Medvedev Criticizes France’s Recognition of Syrian Rebels

No government should strive to undermine another, argues the Russian premier.

Russian prime minister Dmitri Medvedev speaks with members of the French media in his residence outside Moscow, November 23
Russian prime minister Dmitri Medvedev speaks with members of the French media in his residence outside Moscow, November 23 (AFP/Natalia Kolesnikova)

Russian prime minister Dmitri Medvedev criticized France’s decision to formally recognize the Syrian opposition, telling reporters on the eve of a visit to Paris, “not a single state, not a single government should undertake any action directed at the forcible replacement of an acting government in any other country.”

However, he condemned the Syrian government for the violence it has deployed against civilians as well as rebel fighters and added, “Right now, I don’t want to say who is right and who is wrong.”

In spite of existing perceptions, Russia supports neither the Assad regime, nor the opposition. We are neutral.
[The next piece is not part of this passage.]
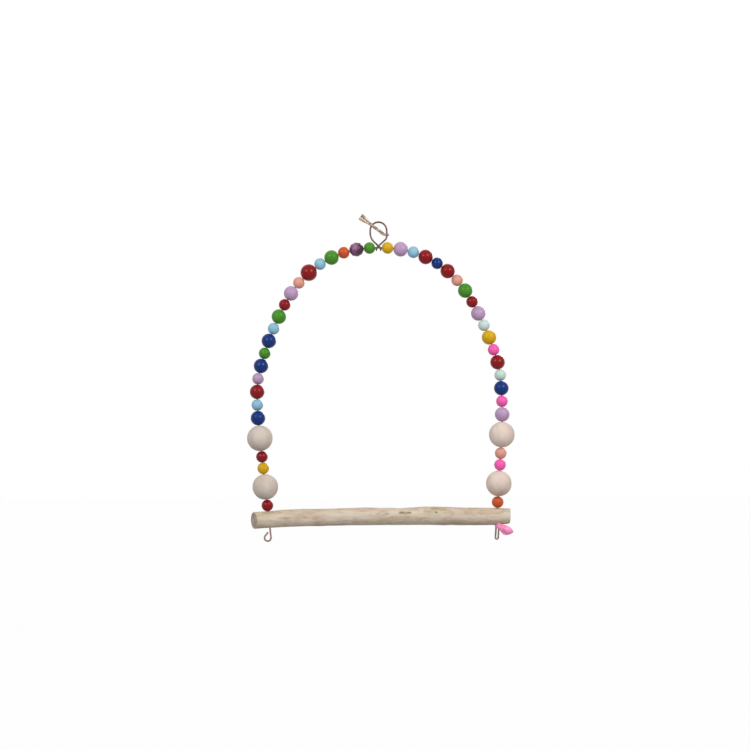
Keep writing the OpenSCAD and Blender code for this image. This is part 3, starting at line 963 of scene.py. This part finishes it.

President François Hollande was the first Western leader to recognize the opposition movement as the “sole legitimate representative” of the Syrian people when most rebel groups organized under an umbrella movement at a conference in Qatar earlier this month. The more Islamists factions notably refused to submit to the new regime while they constitute the backbone of the resistance against President Bashar al-Assad’s loyalist forces on the ground.

Vladimir Putin, who swapped places with Medvedev to become president again this year, referred to these very Islamist factions in an interview with RT in September to explain Russia’s policy of neutrality. “Some want to use militants from Al Qaeda or some other organizations with equally radical views to achieve their goals in Syria,” he said before comparing the situation to the United States backing mujahideen rebels during the Soviet invasion of Afghanistan in the 1980s. Putin predicted that propping up Islamic extremists in Syria will similarly backfire.

Medvedev echoed his warning, saying, “The last thing we want to see is Syria falling apart, something that will lead to yet another source of tension in the Middle East.”

The religious extremists are certain to take advantage of this, which is not good for any country, be it Syria, France or Russia.

Russia, which maintains a naval facility in Syria at Tartus and fears that the toppling of Assad will embolden Muslim separatist movements in its own Caucuses frontier region, has blocked efforts in the United Nations Security Council to isolate Assad. The European Union and the United States have nevertheless imposed sanctions on the Ba’athist regime which prohibit Syrian oil exports.

Western nations that support the uprising suspect that Russia continues to supply the regime with weapons. Medvedev argued that his country is merely honoring existing contracts. “We don’t know how long a given political regime will exist,” he said before promising: “We would cease any supplies only in the event of international sanctions.” Russia previously suspended weapons sales to Iran when United Nations sanctions prohibited them.